Esta precisão percetível obrigou agora os meios de comunicação social tradicionais a adaptarem-se.
No início deste mês, a CNN abriu um precedente global ao estabelecer uma parceria com a Kalshi para integrar dados do mercado de previsões em direto nas suas emissões. Alguns dias depois, a CNBC fez um anúncio semelhante.
Antes das recentes parcerias, vários meios de comunicação social já estavam a começar a incorporar estas previsões nas suas notícias regulares, como decisões sobre taxas de juro e votações legislativas, atribuindo-lhes um peso editorial semelhante ao das sondagens convencionais.
Hipercomodificação, abuso de informação privilegiada e manipulação de resultados
Os críticos dos mercados de previsões argumentam que estes gamificaram efetivamente os resultados humanos quotidianos, traçando uma linha perigosamente ténue entre a previsão séria e o jogo de alto risco.
Esta gamificação acelerou um fenómeno a que alguns chamam "hipermercantilização", que se refere ao processo de transformar todos os aspetos da vida social numa mercadoria que fica sujeita às forças do mercado.
Na sua pior forma, o fenómeno encoraja o jogo, cria novas oportunidades de abuso de informação privilegiada e incentiva a manipulação dos resultados de acontecimentos reais.
No início de dezembro, um operador do Polymarket, apelidado de "AlphaRaccoon", gerou polémica depois de ter ganho 22 de 23 apostas relacionadas com as classificações do Google Year in Search 2025.
O operador ganhou mais de 1 milhão de dólares (850 000 euros) em 24 horas e foi mais tarde acusado de ser um funcionário da Google que utilizou o acesso interno a dados de pesquisa exclusivos para descobrir os termos mais pesquisados antes do anúncio da empresa.
O incidente suscitou preocupações quanto à integridade dos mercados de previsão, especialmente porque o facto de os utilizadores poderem ser anónimos dificulta a eliminação imediata das pessoas envolvidas em operações de iniciados.
No final de outubro, o CEO da Coinbase, Brian Armstrong, que lidera uma das maiores bolsas de activos criptográficos, transformou a chamada de resultados do terceiro trimestre da empresa numademonstração dos riscos de manipulação de resultados nos mercados de previsão.
Os utilizadores da Polymarket e da Kalshi apostaram milhares de dólares na possibilidade de Brian Armstrong usar palavras-chave específicas e o CEO interrompeu intencionalmente a chamada para enunciar uma lista dessas palavras.
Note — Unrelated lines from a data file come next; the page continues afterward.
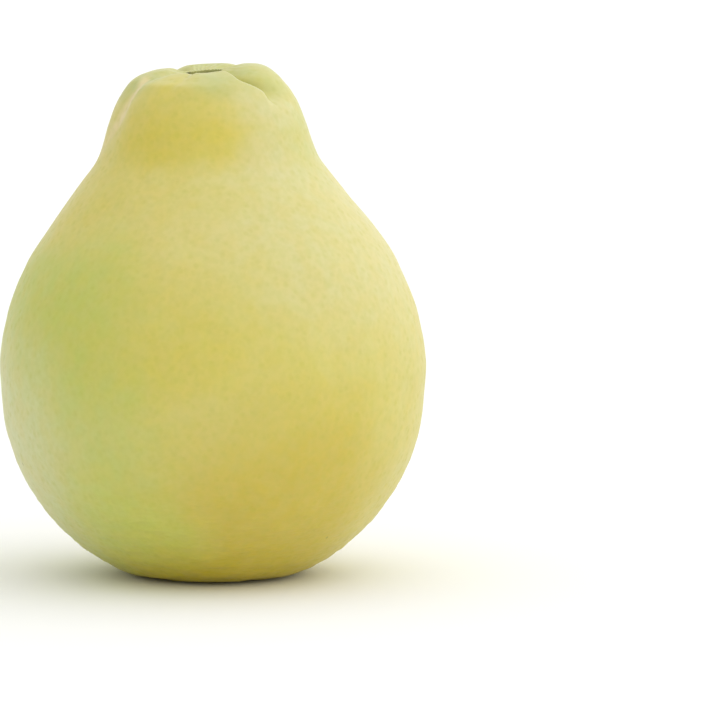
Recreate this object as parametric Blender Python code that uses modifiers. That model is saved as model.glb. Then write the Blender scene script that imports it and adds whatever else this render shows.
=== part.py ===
"""Jamaican tangelo: one whole fruit, standing on the small flat spot at its blossom end.

Metres, +Z up. The origin is the middle of the flat spot, and the fruit's front faces -Y.
Azimuths are in degrees round the fruit, 0 at the front and 90 at +X, on the fruit's right.
"""

import math

import bpy
from mathutils import Vector

# Driving dimensions
WIDTH = 0.120
HEIGHT = 0.144
FLAT_SPOT_RADIUS = 0.014

# The outline from the crest of the crown down to the flat spot, as shares of half the width and
# of the height: a rounded crown, a neck that flares into sloping shoulders, a belly that is
# widest below the middle, and a round underside
OUTLINE = (
    (0.200, 1.000),
    (0.281, 0.993),
    (0.357, 0.972),
    (0.421, 0.934),
    (0.462, 0.890),
    (0.498, 0.847),
    (0.544, 0.808),
    (0.624, 0.759),
    (0.764, 0.685),
    (0.876, 0.612),
    (0.960, 0.522),
    (0.997, 0.440),
    (1.000, 0.382),
    (0.980, 0.300),
    (0.913, 0.212),
    (0.793, 0.128),
    (0.634, 0.060),
    (0.460, 0.014),
    (0.330, 0.001),
)

# The stem hollow: a shallow dish inside the crest, then a round hole for the stem button
DISH_DROP = 0.0013
HOLE_RADIUS = 0.0050
HOLE_DEPTH = 0.0062
HOLE_ROUNDING = 0.0004

# The style scar, a small dimple in the middle of the flat spot
SCAR_RADIUS = 0.0030
SCAR_DEPTH = 0.0005

# Furrows that part the crown into lobes: azimuth, depth, how wide they are towards lower and
# towards higher azimuths in degrees, softness of the bottom (0 is a sharp fold), and how far
# down the neck they reach. The front lobe drops steeply into the first one, and the last one
# only dents the crest in front of the hollow
FURROWS = (
    (52, 0.0034, 10, 34, 0.04, 0.0075),
    (134, 0.0019, 30, 30, 0.04, 0.020),
    (220, 0.0018, 18, 36, 0.04, 0.018),
    (293, 0.0013, 18, 18, 0.30, 0.026),
    (332, 0.0006, 10, 10, 0.30, 0.004),
)
FURROW_START = 0.0038
FURROW_FADE = 0.004

# The front lobe narrows by this many degrees on its left and right, between these heights
NARROWING_LEFT, NARROWING_RIGHT = 6, 16
NARROW_FROM, NARROW_TO = 0.1375, 0.1422

# The pinch under the crown's bulge and the swell below it, strongest at the front: height,
# half the height it spans, and how far the surface moves out. BACK_SHARE is left at the back
PINCH = (0.119, 0.0050, -0.0005)
SWELL = (0.109, 0.0045, 0.0003)
BACK_SHARE = 0.35

# The neck leans to the left between these heights. The stem hollow lies a little further left and
# is tilted more. The crown's top rises to the right, from TILT_START on, and drops to the front
LEAN = 0.0014
LEAN_FROM, LEAN_TO = 0.088, 0.132
HOLLOW_SHIFT = 0.0010
HOLLOW_TILT = 0.05
CROWN_TILT = 0.06
TILT_START = -0.012
FRONT_DROP = 0.088
TILT_FROM = 0.139

# The belly is a little out of round, widest along this azimuth, but the flat spot is not
OUT_OF_ROUND = 0.004
WIDE_AZIMUTH = 70
ROUND_BELOW, FULL_ABOVE = 0.0, 0.043

# The stem button: a dried calyx with blunt sepals round the scar of the stalk
SEPALS = 5
BUTTON_RADIUS = 0.0041
BUTTON_THICKNESS = 0.0013
BUTTON_ROUNDING = 0.0004
SEPAL_REACH = 0.10
SEPAL_CURL = 0.0007
STALK_RADIUS = 0.0016
STALK_RISE = 0.0011
STALK_DISH = 0.0003
STALK_LIP = 0.0003
TOUCHING_GAP = 0.0003

# Facets: steps round each turned piece, points along a rounding, and the space between rings
FRUIT_STEPS = 90
BUTTON_STEPS = 40
ARC_POINTS = 3
BELLY_RING = 0.0062
NECK_RING = 0.0030
NECK_FROM, NECK_TO = 0.086, 0.108
MERGE = 0.00005
SHARP_ANGLE = math.radians(60)


def clear_scene():
    for item in list(bpy.data.objects):
        bpy.data.objects.remove(item, do_unlink=True)


def fade(low, high, value):
    """0 below low, 1 above high and a smooth rise between them."""
    share = min(max((value - low) / (high - low), 0.0), 1.0)
    return share * share * (3.0 - 2.0 * share)


def through(points, spacing):
    """Points along a Catmull-Rom curve through the given ones, about spacing(height) apart."""
    ends = [2 * points[0] - points[1], *points, 2 * points[-1] - points[-2]]
    line = []
    for before, start, end, after in zip(ends, ends[1:], ends[2:], ends[3:]):
        count = max(1, round((end - start).length / spacing((start.y + end.y) / 2)))
        for step in range(count):
            t = step / count
            straight = 2 * start + (end - before) * t
            bend = (2 * before - 5 * start + 4 * end - after) * t**2
            twist = (3 * start - before - 3 * end + after) * t**3
            line.append((straight + bend + twist) / 2)
    return line + [points[-1]]


def arc(centre_r, centre_z, radius, start, end):
    """Points along an arc of the profile, from one angle to another, in degrees."""
    angles = [start + (end - start) * i / (ARC_POINTS - 1) for i in range(ARC_POINTS)]
    return [
        Vector((
            centre_r + radius * math.cos(math.radians(angle)),
            centre_z + radius * math.sin(math.radians(angle)),
        ))
        for angle in angles
    ]


def ring_spacing(height):
    return BELLY_RING + (NECK_RING - BELLY_RING) * fade(NECK_FROM, NECK_TO, height)


def fruit_profile():
    """The whole outline, from the middle of the stem hollow to the middle of the flat spot."""
    rim = HEIGHT - DISH_DROP
    floor = HEIGHT - HOLE_DEPTH
    outer = [Vector((r * WIDTH / 2, z * HEIGHT)) for r, z in OUTLINE]
    outer.append(Vector((FLAT_SPOT_RADIUS, 0)))
    hollow = [
        Vector((0, floor)),
        *arc(HOLE_RADIUS - HOLE_ROUNDING, floor + HOLE_ROUNDING, HOLE_ROUNDING, 270, 360),
        *arc(HOLE_RADIUS + HOLE_ROUNDING, rim - HOLE_ROUNDING, HOLE_ROUNDING, 180, 90),
        Vector(((HOLE_RADIUS + HOLE_ROUNDING + outer[0].x) / 2, HEIGHT - 0.35 * DISH_DROP)),
    ]
    rings = [Vector((p.x, max(p.y, 0))) for p in through(outer, ring_spacing)]
    scar = [
        Vector((SCAR_RADIUS, 0)),
        Vector((SCAR_RADIUS / 2, 0.8 * SCAR_DEPTH)),
        Vector((0, SCAR_DEPTH)),
    ]
    return hollow + rings + scar


def button_profile():
    """The stem button's outline, from the middle of the stalk's scar to that of its underside."""
    floor = HEIGHT - HOLE_DEPTH + TOUCHING_GAP
    top = floor + BUTTON_THICKNESS
    tip = top + STALK_RISE
    edge = BUTTON_RADIUS - BUTTON_ROUNDING
    return [
        Vector((0, tip - STALK_DISH)),
        Vector((STALK_RADIUS - 2 * STALK_LIP, tip - STALK_DISH)),
        *arc(STALK_RADIUS - STALK_LIP, tip - STALK_LIP, STALK_LIP, 120, 0),
        *arc(STALK_RADIUS + STALK_LIP, top + STALK_LIP, STALK_LIP, 180, 270),
        Vector((0.68 * BUTTON_RADIUS, top)),
        *arc(edge, top - BUTTON_ROUNDING, BUTTON_ROUNDING, 90, -60),
        Vector((0.8 * BUTTON_RADIUS, floor)),
        Vector((0, floor)),
    ]


def turned(name, profile, steps):
    """A closed mesh turned from a profile that runs down its outer side."""
    outline = bpy.data.meshes.new(name + "_outline")
    edges = [(i, i + 1) for i in range(len(profile) - 1)]
    outline.from_pydata([(p.x, 0, p.y) for p in profile], edges, [])
    holder = bpy.data.objects.new(name + "_outline", outline)
    bpy.context.scene.collection.objects.link(holder)
    screw = holder.modifiers.new("turn", "SCREW")
    screw.axis = "Z"
    screw.steps = screw.render_steps = steps
    screw.use_merge_vertices = True
    screw.merge_threshold = MERGE
    bpy.context.view_layer.update()
    graph = bpy.context.evaluated_depsgraph_get()
    mesh = bpy.data.meshes.new_from_object(holder.evaluated_get(graph))
    mesh.name = name
    bpy.data.objects.remove(holder, do_unlink=True)
    bpy.data.meshes.remove(outline)
    return mesh


def radius_of(point):
    return math.hypot(point.x, point.y)


def azimuth_of(point):
    return math.degrees(math.atan2(point.x, -point.y)) % 360


def furrow_depth(point):
    """How far the deepest furrow here lies below the smooth surface."""
    clear_of_hole = fade(HOLE_RADIUS + HOLE_ROUNDING, HOLE_RADIUS + HOLE_ROUNDING + FURROW_START,
                         radius_of(point))
    fade_from = HEIGHT - FURROW_FADE
    depth = 0.0
    for azimuth, deepest, width_below, width_above, softness, reach in FURROWS:
        turn = (azimuth_of(point) - azimuth + 180) % 360 - 180
        across = math.hypot(turn / (width_above if turn > 0 else width_below), softness)
        if across < 1:
            section = ((1 - across) / (1 - softness)) ** 2
            down = fade(fade_from - reach, fade_from, point.z)
            depth = max(depth, deepest * section * down)
    return depth * clear_of_hole


def swelling(point):
    """How far the pinch and the swell of the shoulder move the surface out."""
    facing_front = (1 + math.cos(math.radians(azimuth_of(point)))) / 2
    total = 0.0
    for height, half_span, rise in (PINCH, SWELL):
        total += rise * math.exp(-(((point.z - height) / half_span) ** 2))
    return total * (BACK_SHARE + (1 - BACK_SHARE) * facing_front)


def roundness(point):
    """The sideways factor that takes the belly out of round."""
    turn = math.radians(2 * (azimuth_of(point) - WIDE_AZIMUTH))
    return 1 + OUT_OF_ROUND * math.cos(turn) * fade(ROUND_BELOW, FULL_ABOVE, point.z)


def narrowed(point):
    """The point turned round the stem axis, towards the front, where the front lobe narrows."""
    azimuth = math.radians(azimuth_of(point))
    between = 2 * math.sin(azimuth) * max(math.cos(azimuth), 0)
    degrees = NARROWING_RIGHT if between > 0 else NARROWING_LEFT
    turn = math.radians(degrees * between * fade(NARROW_FROM, NARROW_TO, point.z))
    x = point.x * math.cos(turn) + point.y * math.sin(turn)
    y = point.y * math.cos(turn) - point.x * math.sin(turn)
    return Vector((x, y, point.z))


def leaning(point):
    """The point after the neck's lean, the hollow's shift and the crown's tilt."""
    in_hollow = 1 - fade(HOLE_RADIUS + HOLE_ROUNDING, OUTLINE[0][0] * WIDTH / 2, radius_of(point))
    aside = (LEAN + HOLLOW_SHIFT * in_hollow) * fade(LEAN_FROM, LEAN_TO, point.z)
    slope = CROWN_TILT * max(point.x, TILT_START) + FRONT_DROP * min(point.y, 0)
    rise = slope * fade(TILT_FROM, HEIGHT, point.z)
    rise += HOLLOW_TILT * point.x * in_hollow * fade(LEAN_FROM, LEAN_TO, point.z)
    return Vector((point.x - aside, point.y, point.z + rise))


def make_fruit():
    mesh = turned("fruit", fruit_profile(), FRUIT_STEPS)
    normals = [vertex.normal.copy() for vertex in mesh.vertices]
    for vertex, normal in zip(mesh.vertices, normals):
        point = vertex.co + normal * (swelling(vertex.co) - furrow_depth(vertex.co))
        wide = roundness(vertex.co)
        vertex.co = leaning(narrowed(Vector((point.x * wide, point.y * wide, point.z))))
    return mesh


def make_calyx():
    mesh = turned("calyx", button_profile(), BUTTON_STEPS)
    floor = HEIGHT - HOLE_DEPTH + TOUCHING_GAP
    for vertex in mesh.vertices:
        point = vertex.co.copy()
        outward = fade(STALK_RADIUS + STALK_LIP, BUTTON_RADIUS, radius_of(point))
        sepal = math.cos(math.radians(SEPALS * azimuth_of(point)))
        reach = 1 + SEPAL_REACH * sepal * outward
        upper = fade(floor, floor + BUTTON_THICKNESS, point.z)
        curl = SEPAL_CURL * (1 + sepal) / 2 * outward**2 * upper
        vertex.co = leaning(Vector((point.x * reach, point.y * reach, point.z + curl)))
    return mesh


def finish(name, colour, roughness):
    """A plain finish with no metal in it."""
    material = bpy.data.materials.new(name)
    material.use_nodes = True
    shader = material.node_tree.nodes["Principled BSDF"]
    shader.inputs["Base Color"].default_value = (*colour, 1)
    shader.inputs["Roughness"].default_value = roughness
    shader.inputs["Metallic"].default_value = 0.0
    return material


def place(collection, mesh, material):
    mesh.materials.clear()
    mesh.materials.append(material)
    mesh.shade_smooth()
    mesh.set_sharp_from_angle(angle=SHARP_ANGLE)
    collection.objects.link(bpy.data.objects.new(mesh.name, mesh))


def main():
    clear_scene()
    parts = bpy.data.collections.new("jamaican_tangelo")
    bpy.context.scene.collection.children.link(parts)
    place(parts, make_fruit(), finish("rind", (0.62, 0.56, 0.17), 0.42))
    place(parts, make_calyx(), finish("dry_calyx", (0.16, 0.13, 0.05), 0.80))


main()
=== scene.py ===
# %% [markdown]
# # A jamaican tangelo with a real rind
#
# The frame holds a whole fruit, standing on the small flat spot at its blossom end, and the dried
# stem button that sits in the hollow on its crown. Both solids have the right size and form, but
# they are coarse and plain. This lesson builds a fine skin and a fine stem button in the same
# places, gives each a finish made of nodes, and sets up the light and the camera.

# %% Load the fixed frame
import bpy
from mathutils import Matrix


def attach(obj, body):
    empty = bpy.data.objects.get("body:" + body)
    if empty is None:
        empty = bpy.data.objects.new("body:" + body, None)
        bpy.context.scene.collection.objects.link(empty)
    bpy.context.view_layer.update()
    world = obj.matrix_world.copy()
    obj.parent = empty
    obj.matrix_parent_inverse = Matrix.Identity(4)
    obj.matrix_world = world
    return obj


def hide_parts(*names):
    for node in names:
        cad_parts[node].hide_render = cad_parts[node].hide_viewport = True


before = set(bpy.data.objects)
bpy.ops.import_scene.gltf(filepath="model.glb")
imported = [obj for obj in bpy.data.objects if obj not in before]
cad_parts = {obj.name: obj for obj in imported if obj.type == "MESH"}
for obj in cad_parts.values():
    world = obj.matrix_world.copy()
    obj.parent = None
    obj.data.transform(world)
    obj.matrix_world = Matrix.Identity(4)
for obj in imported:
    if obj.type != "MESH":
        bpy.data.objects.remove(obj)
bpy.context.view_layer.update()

# %% Import what the lesson uses
import math
import random

import bmesh
import bpy
import numpy as np
from mathutils import Matrix, Vector, noise

# %% [markdown]
# ## The fruit's sizes
#
# A turned fruit is ruled by one outline. It could be traced as hundreds of points, but a few that
# mark where the curve changes, joined by a smooth curve, are easier to read and to change. Each
# pair below is a share of half the width and a share of the height, from the crest of the crown
# down to the flat spot: a rounded crown, a neck that flares into sloping shoulders, a belly that is
# widest below the middle, and a round underside.

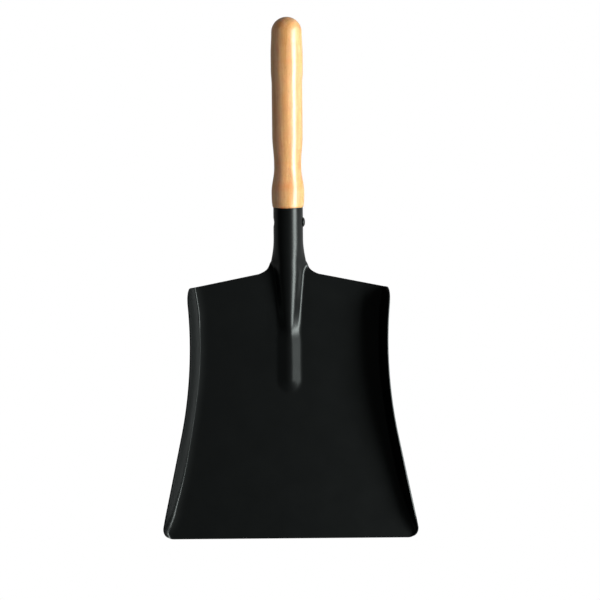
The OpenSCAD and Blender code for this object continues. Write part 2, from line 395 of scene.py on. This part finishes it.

Em segundos, a probabilidade implícita de esses termos serem mencionados aumentou de cerca de 15% para 100%.
Mais tarde, Armstrong tweetou que o exercício foi "espontâneo", mas para os reguladores serviu como um exemplo claro dos perigos de os mercados de previsão serem manipulados e perderem as suas vantagens como ferramentas de previsão neutras.
A barreira regulamentar da UE
Na União Europeia, a repressão dos mercados de previsão começou no final de 2024, quando a Autoridade Nacional do Jogo francesabloqueou o Polymarket, considerando que o seu funcionamento constituía um jogo não licenciado.
Nos meses seguintes, a Bélgica, a Polónia e a Itália também decretaram proibições.
O Gabinete Nacional de Jogos da Roménia (ONJN) colocou o Polymarket na lista negra em outubro, depois de ter acolhido apostas sobre as eleições presidenciais romenas de 2025, realizadas em maio. Neste caso, o volume negociado ultrapassou os 600 milhões de dólares e o presidente do ONJN declarou que "independentemente de apostar em lei ou criptomoeda, se apostar dinheiro num resultado futuro, nas condições de uma aposta de contrapartida, estamos a falar de jogos de azar que devem ser licenciados".
No entanto, ainda existem muitos estados membros da UE onde os mercados de previsão são acessíveis, como Alemanha e Espanha. O panorama regulamentar mais alargado da UE continua fragmentado, sem um quadro unificado.
À medida que avançamos para 2026, os mercados de previsão também enfrentam a implementação total do regulamento da UE sobre Mercados de Ativos Criptográficos (MiCA), já que a maioria dessas plataformas faz uso da tecnologia blockchain.
Em julho do próximo ano, o período de direitos adquiridos termina para garantir uma licença de provedor de serviços de ativos criptográficos. De acordo com a Autoridade Europeia dos Valores Mobiliários e dos Mercados, a MiCA contém regimes rigorosos de abuso de mercado que se aplicarão a qualquer mercado de previsão que utilize activos criptográficos.
A nova realidade é que todos os eventos mundiais estão a ser cotados em tempo real e a UE tem de decidir se fará parte desta era ou se optará por uma proibição total.